Ésta es la demostración que quiere darme el Espíritu de Dios, el milagro por el cual Dios no tiene más en cuenta la iniquidad de aquel que cree en Jesús y su obra. Y, antes de su muerte, Jesús pudo proclamar: “Consumado es” (Juan 19:30).
Es un Cristo viviente el que encuentro por el testimonio de las Escrituras. Es la demostración del capítulo 15 de la primera epístola a los Corintios. Es también la palabra de Aquel que se aparece a Juan en Patmos y que puede decirle: “Yo soy... el que vivo, y estuve muerto; mas he aquí que vivo por los siglos de los siglos” (Apocalipsis 1:17-18).
Para ello esta convicción se imprime en el alma de aquel que, convencido por el Espíritu de Dios, sabe que Jesús resucitó y está sentado a la diestra de Dios, el Padre, en el cielo. Un hombre en la presencia de Dios, como testigo y garante de que soy perdonado, justificado, vivificado y que puedo volverme hacia Dios con esperanza, confianza y paz.
3) La convicción de juicio
“Convencerá al mundo... de juicio, por cuanto el príncipe de este mundo ha sido ya juzgado.”
(Juan 16:8, 11)
El día en que Satanás puso al Hijo del hombre en la cruz, selló inexorable y eternamente su propia condenación. Y todos los que le sigan en ese camino de rebelión e incredulidad compartirán su destino.
La crucifixión del príncipe de la vida ha acarreado el juicio, no solamente del diablo, sino también del mundo.
Sólo el Espíritu de Dios puede revelar a una alma el horror de este crimen y su culpabilidad a los ojos de Dios, como miembro de la raza humana. Solamente Él puede mostrarle lo urgente que es apartarse de ese sistema satánico. Mientras permanezca identificado con el mundo, permanecerá bajo el imperio de aquel que crucificó a Jesús. Asociarse con él, pues, es compartir inevitablemente la suerte que le está reservada. Esta última convicción urge la decisión.
Llega el momento en que estas tres convicciones se imponen al alma. Es necesario cambiar de dirección, dar media vuelta, puesto que el Espíritu de Dios nos ha iluminado. Se impone una elección inmediata.
- Convicción de pecado: Conozco lo que soy, un pecador, ya que moralmente formo parte de esta humanidad que crucificó a Jesús, corroborando así mi pecado y, por tanto, mi condición de pecador. Veo levantada la cruz en la que Jesús fue crucificado. Esta revelación conmueve mi conciencia.
- Convicción de justicia: Conozco lo que Dios es y lo que él ha hecho. Conozco el don de su Hijo, la muerte de Jesús y su resurrección, la que es la prueba de su justicia y, por lo tanto, de la mía, puesto que Dios es justo al justificar a aquel que cree en Jesucristo.

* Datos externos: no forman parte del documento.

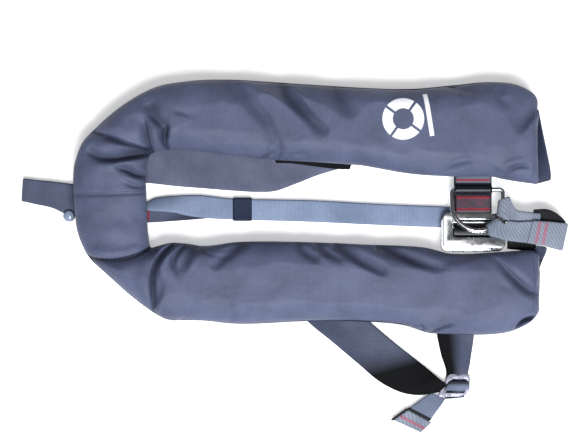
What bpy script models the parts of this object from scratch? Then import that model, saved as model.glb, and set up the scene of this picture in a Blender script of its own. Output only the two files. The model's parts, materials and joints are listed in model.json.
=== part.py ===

- Convicción de juicio: Tomo conciencia de mi destino, ligado a Satanás, quien es juzgado y a quien estoy unido, compartiendo su terrible porvenir.
Esta triple obra de convicción me lleva a tomar y recibir por la fe la mano que me tiende Dios, quien quiere sacarme del pozo de destrucción en el que me encuentro, para lo cual el Espíritu dirige mi mirada hacia Jesús. Le veo, le discierno, elijo tomar la mano que me tiende mi Creador y voy hacia mi Padre celestial. “Y ésta es la voluntad del Padre, el que me envió: Que de todo lo que me diere, no pierda yo nada, sino que lo resucite en el día postrero” (Juan 6:39).
La conversión es la consecuencia de esta convicción interior producida por el Espíritu. Esta conversión es dar marcha atrás en el camino del pecado, es dar la media vuelta hacia Jesús, media vuelta para no seguir a aquel que conduce las almas al infierno, y así escapar del juicio.
La convicción desemboca en la fe. Es la salvación del alma la que sigue a la convicción producida por el Espíritu de Dios.
Usted que lee estas líneas, hoy mismo puede dejarse convencer acerca de la necesidad de venir a Jesús para ser salvo.